While sailors constantly need to adjust the sail, the Oceanbird Wings will automatically trim themselves in an optimal position. To achieve that, we need a reliable wing sail control system and therefore Oceanbird and KTH Royal Institute of Technology are performing extensive tests in the KTH L2000 wind tunnel.
The neon threads are dancing as lively as the audience on the ABBA Voyage dance floor. And just like DJ:s, Antonia Hillenbrand and Ulysse Dhomé have deliberately pushed them over the edge. With small adjustments on the rotation of the wing sail, the threads calm down and are once again aligned with the wing.
“When the threads are moving around, it means that the flow is not attached. To get the largest lift force from the wind, we need to trim the wings in relation to the incoming flow so that they are as close as possible to the edge of where the flow is no longer attached and it stalls, but not crossing over it” says Antonia Hillenbrand, Development Engineer at Oceanbird.
The phenomenon called stall hysteresis has the effect that once the angle of attack is too large for the flow to be attached, the generated force is decreased drastically and the wing needs to be rotated back a lot more for building up a larger force again.
Collaboration to get better control
In a collaboration between Oceanbird and KTH Royal Institute of Technology, with assistance from RISE (former SSPA), we have been able to do extensive tests in the KTH L2000 wind tunnel. While the previous wind tunnel test has focused on the interaction between the wing sails, this test series is about finding the best way of trimming it in all possible configurations and the aerodynamics around stall hysteresis. It is the first wind tunnel test with the new two-segment wing design which optimizes the performance by creating camber.
“From my point of view, the most important will be tests for the control algorithm development. We need to understand the physics behind what’s happening on these wings a bit better, so we can control them in the best possible way” says Ulysse Dhomé, PhD student at the Centre for Naval Architecture at KTH.
“We are excited to continue to explore new research areas and make use of this fantastic wind tunnel that recently became available for us”, says Jakob Kuttenkeuler, professor at KTH Centre of Naval architecture.
Sensitive even to small changes
Oceanbird and KTH have gathered a lot of interesting results from the first test round.
“The new wind tunnel tests have already contributed to the knowledge of how the flow on our wing looks like especially around stall. We also learnt how sensitive aerodynamics are to small changes in the environment, especially on the small scale of the wind tunnel model. But also in full scale, changes in temperature and humidity will affect the aerodynamics, which can of course mean a lot for a long route around the world” says Antonia Hillenbrand.

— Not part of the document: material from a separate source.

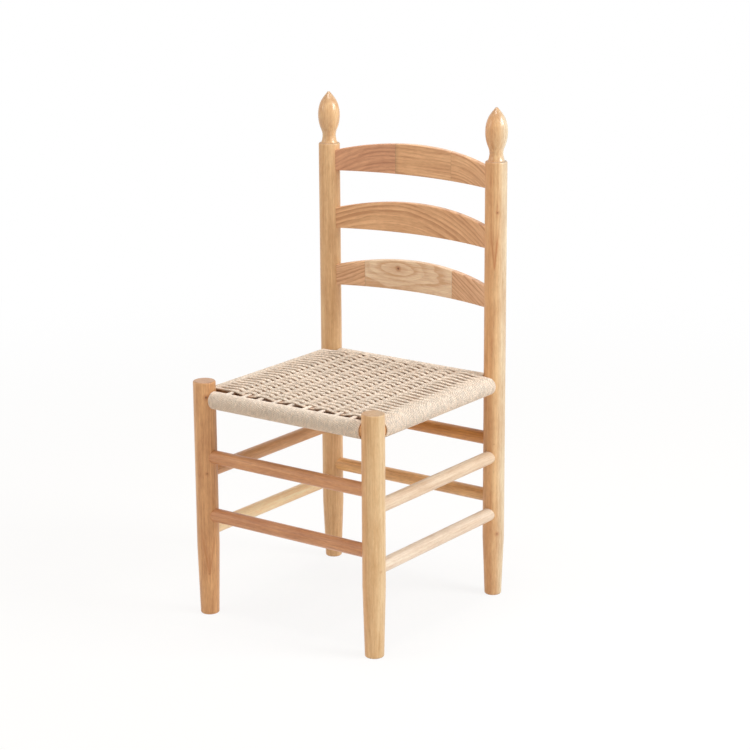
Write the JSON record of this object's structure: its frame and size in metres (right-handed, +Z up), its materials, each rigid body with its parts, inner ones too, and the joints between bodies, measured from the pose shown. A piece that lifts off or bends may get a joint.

“Crazy physics” in the wind tunnel
After some adjustments to the 1-meter-high model of the wing sail, she and Ulysse are going back into the tunnel in March 2023. The second test period is for validating the test setup and reducing uncertainties in the data. For this test round, the colorful threads have been removed.
“We got important knowledge from the threads, they are a very good visualisation for example of where the flow detached first on the wing. The air flow is super sensitive to tiny changes, so foreseeing the disturbance of the tufts, we removed them for the next tests. It is some crazy flow physics happening around the wing, the next tests will be very interesting!” says Antonia Hillenbrand.